Researchers at the Public Health Law Center (PHLC) in St. Paul, Minn., have long been critical of the FDA’s ability to enforce the rampant violations of e-cigarette manufacturers. Between 2015 and 2019, the center embarked on a study of the FDA’s tobacco enforcement program, concluding that the agency is falling short of leveraging its authority to stop repeat retail violators. The study analyzed more than half a million FDA inspection records, involving nearly a quarter-million individual retailers. It found that of the repeat offenders that could have been issued a No-Tobacco-Sale Order (NTSO), which would have banned them from selling tobacco for a period of time, less than 2% received one. And under the researchers’ interpretation of federal law, among the repeat violators that did eventually receive an NTSO, nearly all could have been issued the order far earlier—an average of a year and three months earlier, in fact.

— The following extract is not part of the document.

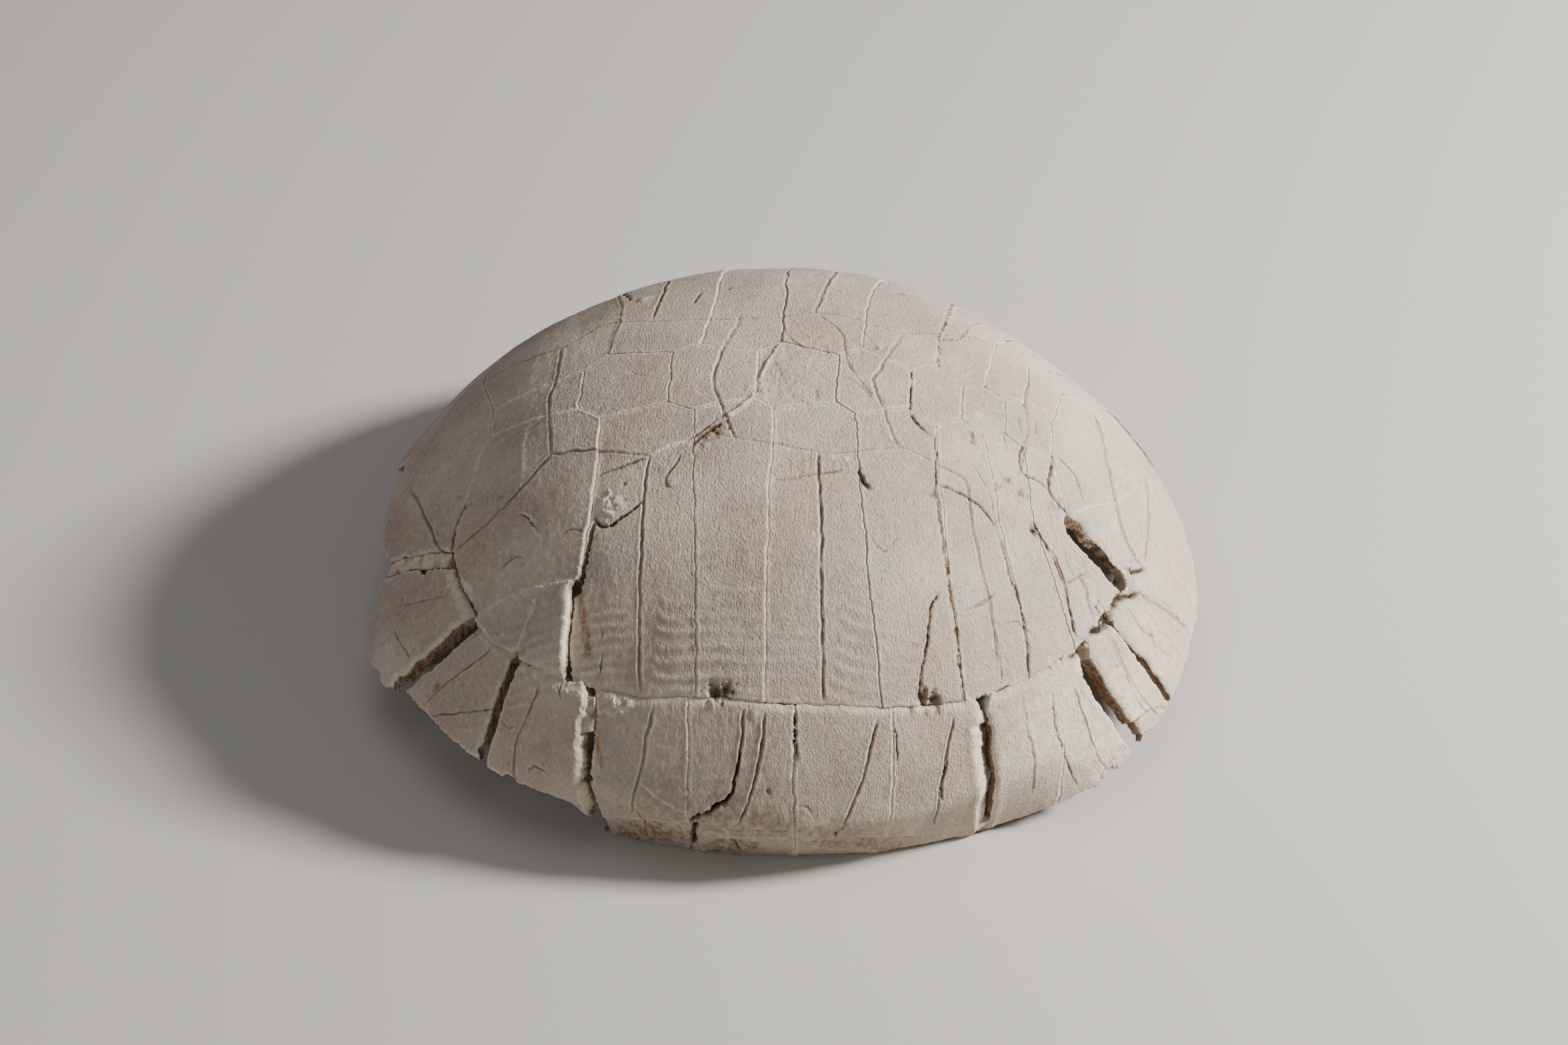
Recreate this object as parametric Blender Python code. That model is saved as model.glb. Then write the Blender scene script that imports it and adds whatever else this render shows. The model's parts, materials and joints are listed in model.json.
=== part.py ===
"""Fossil tortoise carapace: the domed upper shell as its separate bone plates.

The plates are laid out on a flat map of the shell. On the map the crown is the
origin, +u points to the tail and +v to the animal's right, and a point keeps its
bearing round the crown and its true distance from it, measured over the shell.
Each plate is a flat slab with its outline on the map, cut on one common grid and
then bent onto the dome, so that neighbours keep matching facets along a suture.
"""
import bpy
import bmesh
import numpy as np

MM = 0.001

# Driving dimensions, in millimetres and degrees
CROWN_HEIGHT = 109.0         # top of the dome above the surface that the bridge stands on
CROWN_OFFSET = (-2.8, 0.4)   # place of the crown seen from the middle of the outline
SUTURE_GAP = 0.42            # map gap of a closed suture, 0.3 mm or a little more on the shell
RING_GAP = 0.9               # gap between the costals and the marginal plates
SLOT_GAP = 7.0               # open slot between costal 8 and the suprapygals
COSTAL_THICKNESS = 4.0
NEURAL_THICKNESS = 4.5
MARGIN_THICKNESS = 6.5
RIM_THINNING = 2.0           # how much thinner a marginal plate is at the outer rim
THINNING_START = 0.78        # share of the way to the rim where the thinning starts
GRID_STEP = 14.0             # spacing of the common facet lines
GRID_OFFSET = 3.3
GRID_REACH = 210.0

# The dome, by bearing round the crown: 0 is the tail, 90 the side and 180 the head.
# Each row has the length from crown to rim and the slope a quarter, half and three
# quarters of the way down and at the rim.
MERIDIANS = {
    0: (188, 14, 32, 51, 72),
    45: (188, 14, 36, 55, 66),
    90: (188, 14.5, 38, 62, 79),
    135: (179, 13, 32, 49, 61),
    180: (179, 11, 29, 50, 60),
}
QUARTERS = np.array([0.25, 0.5, 0.75, 1.0])
ARC_STEPS = 60

# Below its keel the bridge turns under the shell
BRIDGE_BEARING = 86.0
BRIDGE_HALF_WIDTH = 48.0
BRIDGE_FADE = 16.0
BRIDGE_TURN = 34.0
KEEL_SHARE = 0.86            # share of the way to the rim where the turn begins
KEEL_ROUNDING = 0.05

# Neurals: u and half width of the front suture, then of the joint with two costals
NEURALS = [
    ((-104, 7), None),
    ((-68, 10), (-60, 17)),
    ((-37, 13), (-28, 17)),
    ((-8, 12), (-1, 17)),
    ((19, 12), (26, 17)),
    ((44, 10), (53, 16)),
    ((62, 9), (70, 13)),
    ((78, 8), (85, 11)),
]
NEURAL_END = (97, 9)

# Sutures of the left half, given from the neurals down to the ring. The first lies
# against the nuchal, and each is followed by the width of its gap.
COSTAL_SUTURES = [
    ([(-104, -7), (-111, -29), (-119, -53)], 0.9),
    ([(-60, -17), (-60, -40), (-62, -57), (-66, -78), (-71, -111)], SUTURE_GAP),
    ([(-28, -17), (-26, -50), (-24, -85), (-24, -121)], SUTURE_GAP),
    ([(-1, -17), (-1, -50), (0, -85), (1, -124)], SUTURE_GAP),
    ([(26, -17), (29, -50), (35, -85), (44, -121)], SUTURE_GAP),
    ([(53, -16), (56, -42), (63, -78), (75, -112)], 1.0),
    ([(70, -13), (78, -48), (92, -78), (99, -97)], 0.7),
    ([(85, -11), (91, -42), (102, -60), (116, -80)], 0.8),
]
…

“For years, public health advocates have been reporting products to the FDA that should not be on the market, without many—or possibly any—tangible results. Historically, it has been products that were introduced to the market after the effective date of the FDA’s deeming rule [Aug. 8, 2016]. These products that are now being removed are products that did not apply for or receive premarket review authorization from the FDA yet continue to sell their products,” says the PHLC’s Natalie Hemmerich, JD, MPH, who is lead author of the center’s study.

From January 2021 through Sept. 9, 2022, the FDA issued nearly 300 warning letters to firms that collectively had more than 17 million e-cigarettes listed with the agency for failure to submit a timely premarket application. After receiving warning letters, a majority of the companies complied and removed their products from the market, according to the FDA.